A simple optimization would be to take advantage that sqrt(x) < sqrt(y) is true iff x < y, so you can omit the sqrt in the pixelDistance and calculate $distance squared outside the loop. You can also calculate the 21 - $zoomLevel outside the loop, you'll have to multiply it by 2 if you're comparing the squared values. Another small optimization would be to save 2 multiplies by doing $x1-$x2 before scaling by 10000000. And for a tiny bit more, storing the delta in a var and multiplying it by itself is probably faster than the pow function. And for some more you can inline the pixeldistance function. This kind of optimization will only yield a constant factor speedup.

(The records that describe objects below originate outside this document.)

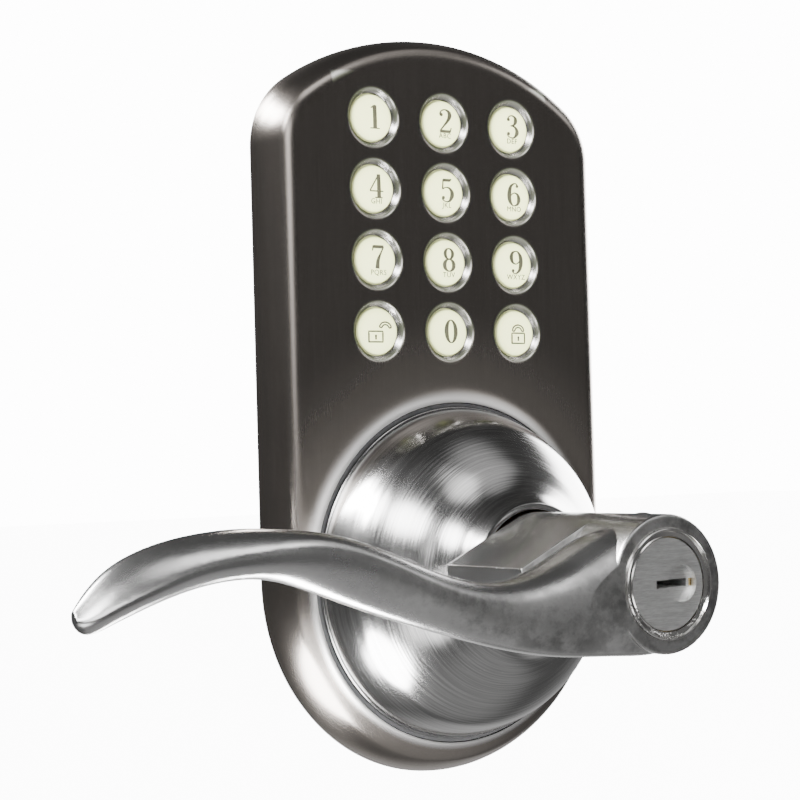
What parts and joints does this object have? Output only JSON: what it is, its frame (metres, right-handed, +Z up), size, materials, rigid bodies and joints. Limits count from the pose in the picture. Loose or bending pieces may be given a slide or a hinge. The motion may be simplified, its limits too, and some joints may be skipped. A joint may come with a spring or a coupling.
{
  "type": "keypad lock trim",
  "caption": "Arched escutcheon with round back-lit push buttons, bell-shaped rose and wave lever with a key cylinder in its hub; exterior half of a keypad entry lock.",
  "frame": {"origin": "on the lever's axis, in the plane of the door's outer face, midway between the mounting posts", "axes": "+Z up, +X to the right for someone outside, +Y into the door; the lever points along -X"},
  "size_m": [0.1535, 0.1149, 0.1581],
  "materials": {
    "satin_nickel_plate": "dark satin nickel, brushed up and down, clear lacquer",
    "satin_nickel": "satin nickel, brushed round the axis",
    "satin_nickel_worn": "satin nickel casting, hand-worn and mottled, bright edges",
    "bright_nickel": "bright nickel, dished and lightly worn",
    "brushed_nickel": "nickel-plated brass, coarse straight brushing",
    "backlit_caps": "translucent pale yellow-green, lit from behind, dark olive characters",
    "black_rubber": "matt",
    "foam": "closed-cell foam",
    "silicone": "milky silicone",
    "zinc_steel": "zinc-plated steel",
    "spring_steel": "oiled spring steel",
    "bronze": "sintered bronze",
    "cylinder_brass": "machined brass",
    "circuit_board": "green solder mask",
    "gold_contacts": "gold-plated pads",
    "lamp": "clear lamp body",
    "black_plastic": "moulded",
    "white_plastic": "moulded nylon"
  },
  "bodies": {
    "trim": {"escutcheon": "satin_nickel_plate", "back_plate": "zinc_steel", "back_plate_screws": "zinc_steel", "rear_gasket": "foam", "mounting_posts": "zinc_steel", "keypad_board": "circuit_board", "keypad_membrane": "silicone", "contact_pads": "gold_contacts", "backlight_lamps": "lamp", "board_screws": "zinc_steel", "board_chips": "black_plastic", "buzzer": "black_plastic", "cable_connector": "white_plastic", "rose_seal": "black_rubber", "rose_dome": "satin_nickel", "lever_bearing": "bronze", "spring_cage": "zinc_steel", "cage_screws": "zinc_steel", "thrust_washer": "white_plastic", "return_spring": "spring_steel"},
    "lever": {"lever_handle": "satin_nickel_worn", "lever_driver": "zinc_steel", "retaining_ring": "spring_steel", "lever_set_screw": "zinc_steel", "spindle": "zinc_steel", "spindle_pins": "zinc_steel", "cylinder_face_ring": "bright_nickel", "cylinder_housing": "cylinder_brass", "driver_pins": "cylinder_brass", "pin_springs": "spring_steel", "pin_cover": "cylinder_brass"},
    "key_plug": {"cylinder_plug": "brushed_nickel", "key_pins": "cylinder_brass", "plug_clip": "spring_steel", "tailpiece": "zinc_steel"},
    "button_1": {"button_1": "backlit_caps"},
    "button_2": {"button_2": "backlit_caps"},
    "button_3": {"button_3": "backlit_caps"},
    "button_4": {"button_4": "backlit_caps"},
    "button_5": {"button_5": "backlit_caps"},
    "button_6": {"button_6": "backlit_caps"},
    "button_7": {"button_7": "backlit_caps"},
    "button_8": {"button_8": "backlit_caps"},
    "button_9": {"button_9": "backlit_caps"},
    "button_0": {"button_0": "backlit_caps"},
    "button_unlock": {"button_unlock": "backlit_caps"},
    "button_lock": {"button_lock": "backlit_caps"}
  },
  "joints": [
    {"name": "lever_turn", "type": "hinge", "parent": "trim", "child": "lever", "pos_m": [0, 0, 0], "axis": [0, -1, 0], "range_deg": [-50, 50], "stiffness_Nm_per_rad": 0.9, "deforming": ["return_spring"]},
    {"name": "key_turn", "type": "hinge", "parent": "lever", "child": "key_plug", "pos_m": [0, 0, 0], "axis": [0, -1, 0], "range_deg": [-90, 90]},
    {"name": "button_1_press", "type": "slide", "parent": "trim", "child": "button_1", "axis": [0, 1, 0], "range_m": [0, 0.0009], "stiffness_N_per_m": 800, "deforming": ["keypad_membrane"]},
    {"name": "button_2_press", "type": "slide", "parent": "trim", "child": "button_2", "axis": [0, 1, 0], "range_m": [0, 0.0009], "stiffness_N_per_m": 800, "deforming": ["keypad_membrane"]},
    {"name": "button_3_press", "type": "slide", "parent": "trim", "child": "button_3", "axis": [0, 1, 0], "range_m": [0, 0.0009], "stiffness_N_per_m": 800, "deforming": ["keypad_membrane"]},
    {"name": "button_4_press", "type": "slide", "parent": "trim", "child": "button_4", "axis": [0, 1, 0], "range_m": [0, 0.0009], "stiffness_N_per_m": 800, "deforming": ["keypad_membrane"]},
    {"name": "button_5_press", "type": "slide", "parent": "trim", "child": "button_5", "axis": [0, 1, 0], "range_m": [0, 0.0009], "stiffness_N_per_m": 800, "deforming": ["keypad_membrane"]},
    {"name": "button_6_press", "type": "slide", "parent": "trim", "child": "button_6", "axis": [0, 1, 0], "range_m": [0, 0.0009], "stiffness_N_per_m": 800, "deforming": ["keypad_membrane"]},
    {"name": "button_7_press", "type": "slide", "parent": "trim", "child": "button_7", "axis": [0, 1, 0], "range_m": [0, 0.0009], "stiffness_N_per_m": 800, "deforming": ["keypad_membrane"]},
    {"name": "button_8_press", "type": "slide", "parent": "trim", "child": "button_8", "axis": [0, 1, 0], "range_m": [0, 0.0009], "stiffness_N_per_m": 800, "deforming": ["keypad_membrane"]},
    {"name": "button_9_press", "type": "slide", "parent": "trim", "child": "button_9", "axis": [0, 1, 0], "range_m": [0, 0.0009], "stiffness_N_per_m": 800, "deforming": ["keypad_membrane"]},
    {"name": "button_0_press", "type": "slide", "parent": "trim", "child": "button_0", "axis": [0, 1, 0], "range_m": [0, 0.0009], "stiffness_N_per_m": 800, "deforming": ["keypad_membrane"]},
    {"name": "button_unlock_press", "type": "slide", "parent": "trim", "child": "button_unlock", "axis": [0, 1, 0], "range_m": [0, 0.0009], "stiffness_N_per_m": 800, "deforming": ["keypad_membrane"]},
    {"name": "button_lock_press", "type": "slide", "parent": "trim", "child": "button_lock", "axis": [0, 1, 0], "range_m": [0, 0.0009], "stiffness_N_per_m": 800, "deforming": ["keypad_membrane"]}
  ]
}
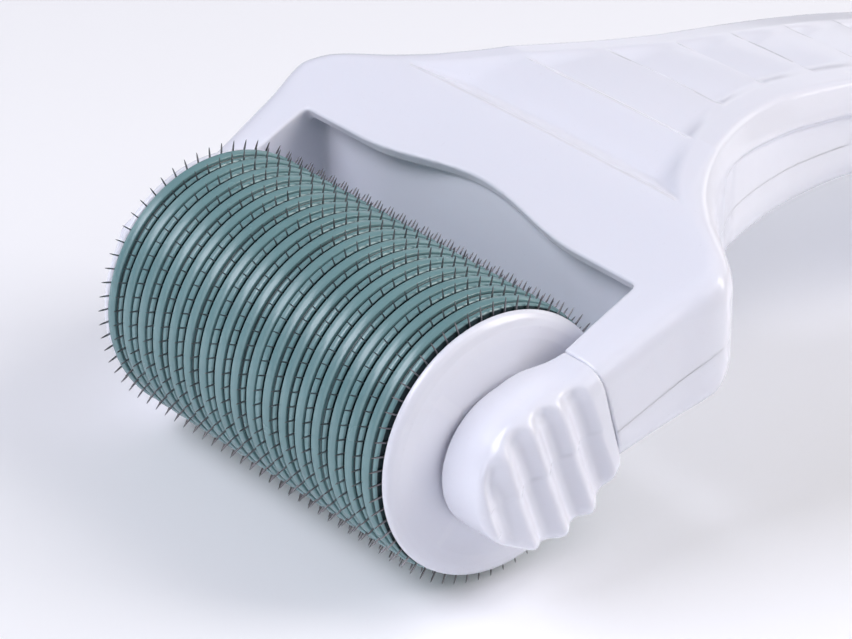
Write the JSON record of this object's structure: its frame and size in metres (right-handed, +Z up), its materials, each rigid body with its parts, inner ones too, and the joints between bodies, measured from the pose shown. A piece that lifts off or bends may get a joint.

For a larger speedup you'll need some kind of acceleration datastructure. An easy one would be to bin markers into distance sized squares. Then you can run over the bins look for markers to cluster with in only the same bin and 3 others chosen depending on which side of the center of the bin the marker falls. This will result in linear time clustering that will beat any optimizations to the quadratic algorithm for larger resultsets.

Ants Aasma
Postponing the 10000000 scale was a good idea, I'm not sure what you mean by calculating the distance outside the loop. I need to check the distance between each marker - and the loop is where that happens. Also, while the bin idea would certainly help the speed, I'm not willing to do it as it significantly decreases the quality of the clusters.
Chris B
The bins will yield exactly equivalent results to the current algorithm. Binning will avoid having to calculate the distance of markers that cannot possibly be close enough.
Ants Aasma
Ok, I think I understand what you're saying now - even if two close markers are divided by a bin boundary, it won't matter because I can check the adjacent bins. I'll see if I can figure out how to implement this.
Chris B
I was unable to find a way to implement this that was faster than what I have. There's probably a way to do it... :(
Chris B
I'm not sure what's the reason you can't get a speedup. I tried a quick implementation in Python. For 10k points I got about 100x speedup (9.4s vs 95ms). Dataset is randomly generated 1000 locations, in each location 10 points randomly offset by normal distribution, stdev 1/250 of the window, cluster radius 1/100 of the window. Result looks like this: http://www.flickr.com/photos/antsaasma/3963640089/
Ants Aasma
For kicks I tried QT clustering on top of the binned lookup structure, still a 10x speedup over the naive method, but significantly better clustering with on average 1.35x less clusters.
Ants Aasma
Would you mind sharing your implementation? It seems there might be a couple ways to do this, and I wasn't really to sure how to go about it.
Chris B
Here you go: http://gist.github.com/204365 I added some comments to make it easier to understand.
Ants Aasma
A: 

If you can, sort your markers by longitude on the initial search; then as soon as a marker is more than a marker width from the next marker in the sorted list, you definitely know that the remaining markers will not overlap, so you can then break the foreach loop and save yourself a ton of processing time. I have implemented this on my own site and it works very efficiently.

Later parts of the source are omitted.